Why Belly Fat Is Different

We call it belly fat; doctors call it visceral fat. That’s because it’s surrounds your viscera–your intestines. Buildup of visceral fat causes your belly to pooch out even if you’re not overweight.

Belly fat is different from fat in other parts of your body. It’s more responsive to the hormone insulin. Insulin is the body’s main calorie-storing hormone. It transports fuel from all three major sources–carbohydrates, fat and protein–into your fat cells. If you produce too much insulin, it pushes a disproportionate amount of fuel into the fat cells in your abdomen. Excess belly fat is a sure sign that your body is producing too much insulin.

Fat is supposed to be a safe place for storing fuel. The problem is that when visceral fat cells get overloaded they start leaking toxic breakdown products into the circulation. This stuff actually makes you produce even more insulin, which pushes even more fuel into your fat cells. Excess visceral fat generates a vicious cycle that promotes further fat buildup.  

Unlike blood coming from other parts of your body, which returns to your heart, blood from visceral fat drains into your liver. The liver is where cholesterol comes from. Overloaded visceral fat cells spill breakdown products directly into your liver, which increases the number of cholesterol particles in your blood.

Visceral fat is linked to more health problems than fat in other parts of the body.  These include adult onset diabetes, cholesterol buildup in arteries, menstrual difficulties in women and low testosterone in men.  
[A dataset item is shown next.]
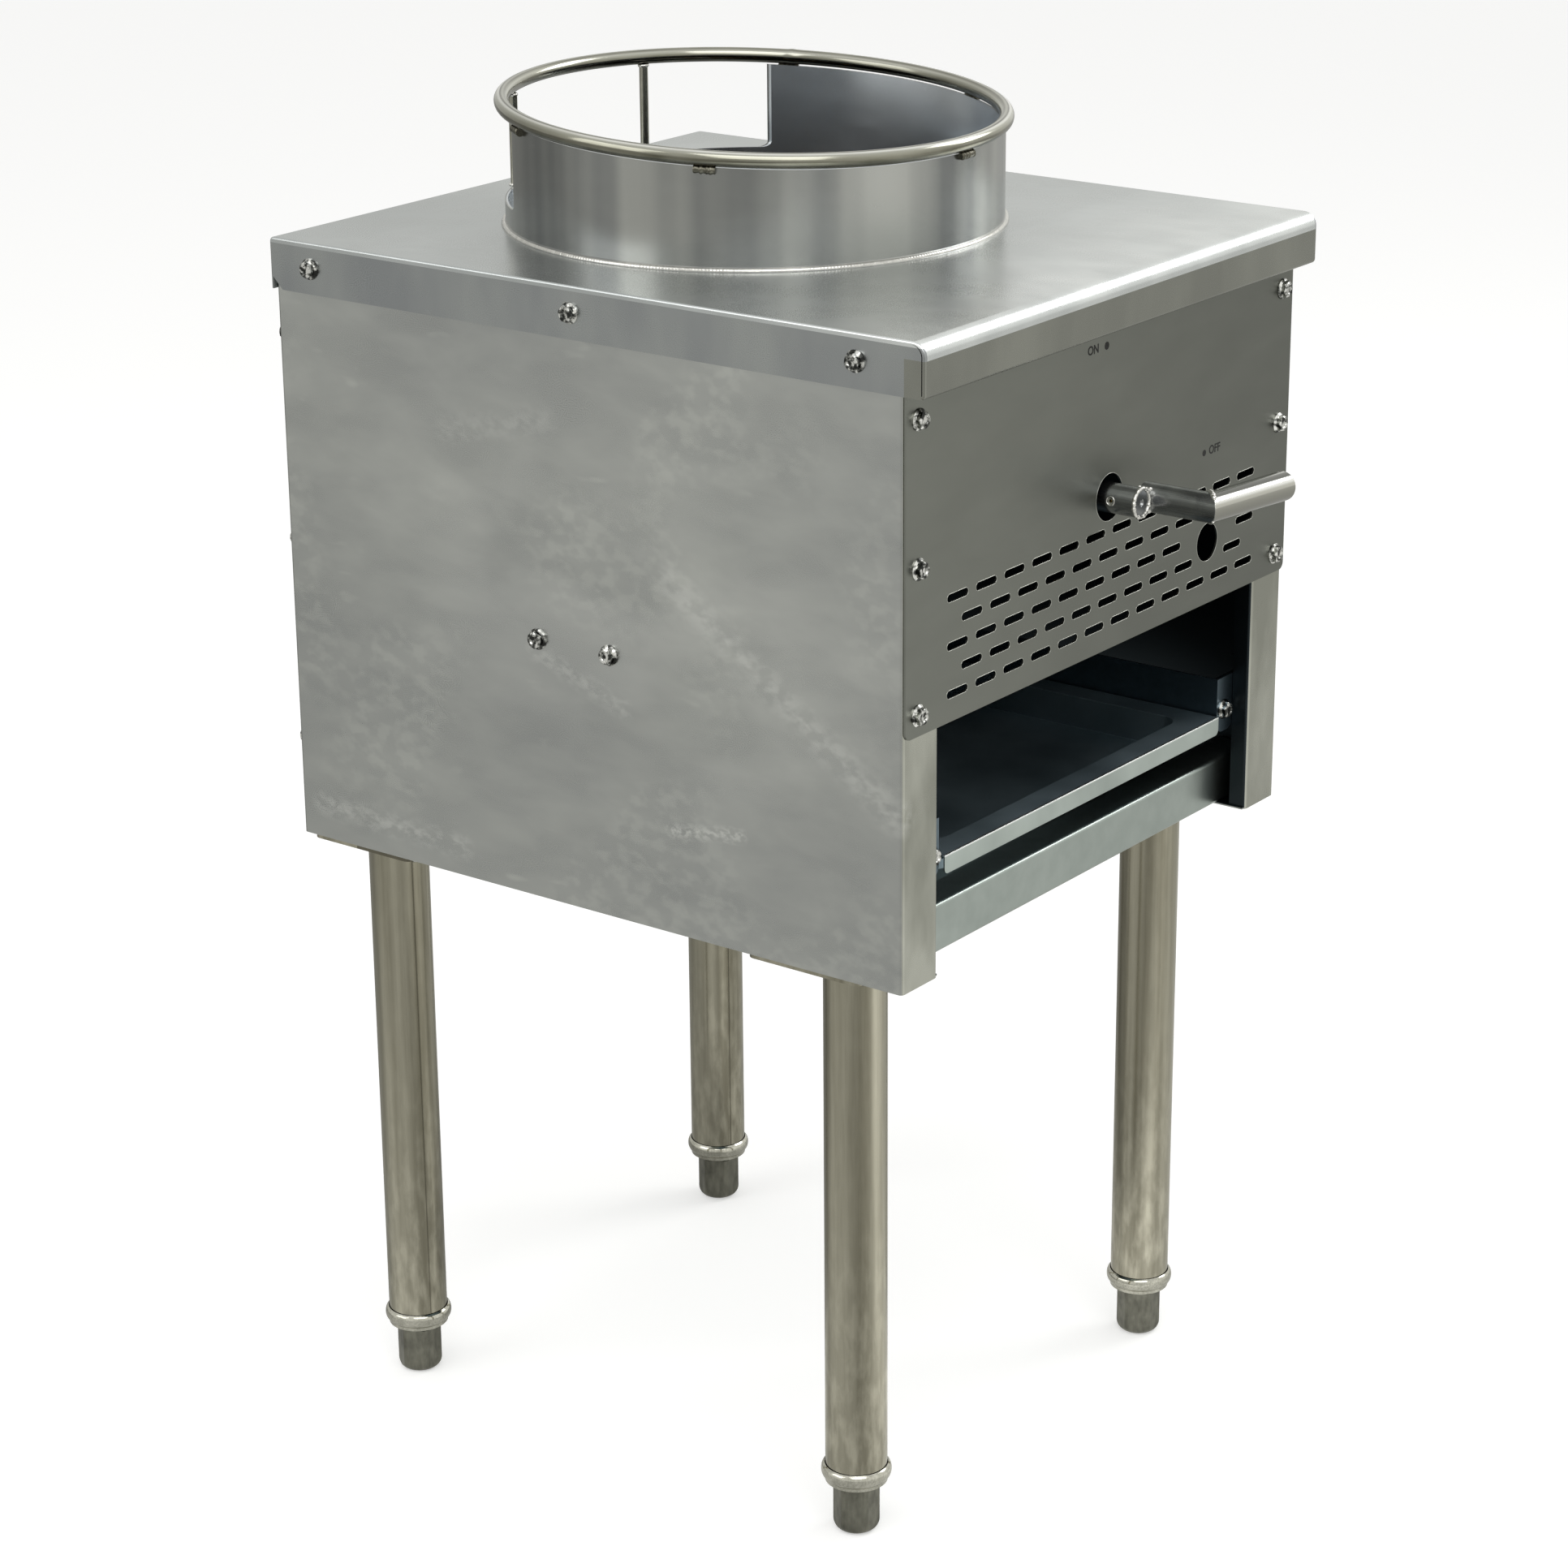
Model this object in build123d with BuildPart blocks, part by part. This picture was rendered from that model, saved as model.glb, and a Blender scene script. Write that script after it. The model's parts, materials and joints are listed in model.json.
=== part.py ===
from build123d import *
import os
from math import cos, hypot, radians, sin, tan

os.makedirs("parts", exist_ok=True)

# Wok range, in millimetres: x to the right, y to the back, z up from the floor.
# The origin lies on the floor under the middle of the whole, lever and gas pipe included.

# Body
body_width = 448.0
body_depth = 500.0
body_height = 412.0
deck_height = 828.0
side_sheet = 1.5
deck_sheet = 2.0
bend = 2.0
gap = 0.3

# Deck
lip_out = 17.0
lip_height = 34.0
lip_return = 13.0
nose_radius = 9.0
corner_seam = 0.7
deck_edge = 1.5
flange_notch = 8.0
deck_bolt_in = 32.7
deck_bolt_from_deck = 17.2
opening_in = 13.5

# Side panels
stile_width = 38.0
stile_return = 12.7
back_flange = 20.0
back_screw_from_deck = 65.0
back_screw_pitch = 140.0
bottom_flange = 38.0
hanger_fold = 20.0

# Wok ring
ring_behind_middle = 27.5
collar_diameter = 329.0
collar_sheet = 2.0
collar_band = 16.5
collar_window = 272.0
window_corner = 12.0
collar_bead = 3.0
rim_proud = 0.5
rim_bar = 10.0
rim_above_deck = 75.0
rim_tilt = 2.9
rim_clear = 2.5
rod_diameter = 6.0
rod_angle = 25.0
lug_width = 18.0
lug_height = 9.0
lug_angles = (-89.0, -24.5, 29.0, 151.0, 206.5)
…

If you tend to store disproportionate amounts of fat in your abdomen then you know what the key to your metabolism is–stop overproducing insulin. This does not entail starving yourself or trying to burn off calories at the gym. It’s much easier. And whereas having too much insulin packs fat into your abdomen, reducing your insulin levels pulls fat out of your abdomen. Your waist shrinks before everything else does.